• WHAT TO DO:
Return, word for word, every line that follows.

[begin RECORDED INFORMATION]

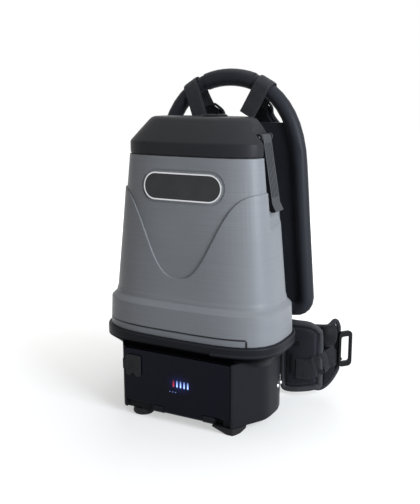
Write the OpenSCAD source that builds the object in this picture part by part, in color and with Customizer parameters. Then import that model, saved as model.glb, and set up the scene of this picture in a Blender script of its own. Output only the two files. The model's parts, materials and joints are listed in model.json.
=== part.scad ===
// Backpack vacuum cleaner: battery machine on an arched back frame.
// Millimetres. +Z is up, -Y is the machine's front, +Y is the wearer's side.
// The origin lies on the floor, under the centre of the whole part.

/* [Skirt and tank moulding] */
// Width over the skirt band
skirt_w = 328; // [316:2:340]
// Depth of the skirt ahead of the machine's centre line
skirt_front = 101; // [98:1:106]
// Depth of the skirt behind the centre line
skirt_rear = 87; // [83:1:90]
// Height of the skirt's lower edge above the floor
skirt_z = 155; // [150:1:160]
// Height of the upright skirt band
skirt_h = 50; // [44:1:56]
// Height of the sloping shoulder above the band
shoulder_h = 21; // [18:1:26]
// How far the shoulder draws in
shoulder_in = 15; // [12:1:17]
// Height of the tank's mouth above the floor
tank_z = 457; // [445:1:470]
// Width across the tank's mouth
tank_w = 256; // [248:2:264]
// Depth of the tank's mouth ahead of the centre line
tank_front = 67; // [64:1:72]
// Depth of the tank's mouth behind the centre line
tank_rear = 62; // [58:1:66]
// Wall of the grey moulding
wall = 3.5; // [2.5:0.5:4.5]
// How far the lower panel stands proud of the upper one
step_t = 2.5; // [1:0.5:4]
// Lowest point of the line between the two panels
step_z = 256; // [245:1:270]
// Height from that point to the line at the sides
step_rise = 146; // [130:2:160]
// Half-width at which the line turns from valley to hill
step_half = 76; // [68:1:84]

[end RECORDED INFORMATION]

• RESPONSE TO THE EXERCISE:
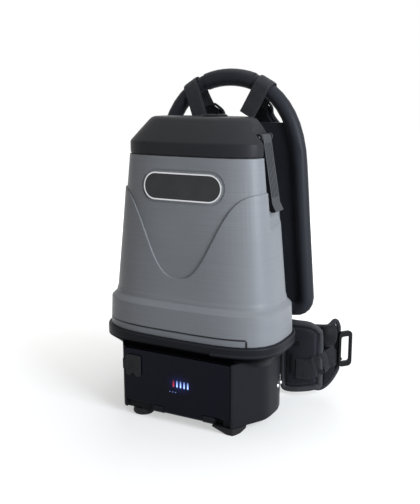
Write the OpenSCAD source that builds the object in this picture part by part, in color and with Customizer parameters. Then import that model, saved as model.glb, and set up the scene of this picture in a Blender script of its own. Output only the two files. The model's parts, materials and joints are listed in model.json.
=== part.scad ===
// Backpack vacuum cleaner: battery machine on an arched back frame.
// Millimetres. +Z is up, -Y is the machine's front, +Y is the wearer's side.
// The origin lies on the floor, under the centre of the whole part.

/* [Skirt and tank moulding] */
// Width over the skirt band
skirt_w = 328; // [316:2:340]
// Depth of the skirt ahead of the machine's centre line
skirt_front = 101; // [98:1:106]
// Depth of the skirt behind the centre line
skirt_rear = 87; // [83:1:90]
// Height of the skirt's lower edge above the floor
skirt_z = 155; // [150:1:160]
// Height of the upright skirt band
skirt_h = 50; // [44:1:56]
// Height of the sloping shoulder above the band
shoulder_h = 21; // [18:1:26]
// How far the shoulder draws in
shoulder_in = 15; // [12:1:17]
// Height of the tank's mouth above the floor
tank_z = 457; // [445:1:470]
// Width across the tank's mouth
tank_w = 256; // [248:2:264]
// Depth of the tank's mouth ahead of the centre line
tank_front = 67; // [64:1:72]
// Depth of the tank's mouth behind the centre line
tank_rear = 62; // [58:1:66]
// Wall of the grey moulding
wall = 3.5; // [2.5:0.5:4.5]
// How far the lower panel stands proud of the upper one
step_t = 2.5; // [1:0.5:4]
// Lowest point of the line between the two panels
step_z = 256; // [245:1:270]
// Height from that point to the line at the sides
step_rise = 146; // [130:2:160]
// Half-width at which the line turns from valley to hill
step_half = 76; // [68:1:84]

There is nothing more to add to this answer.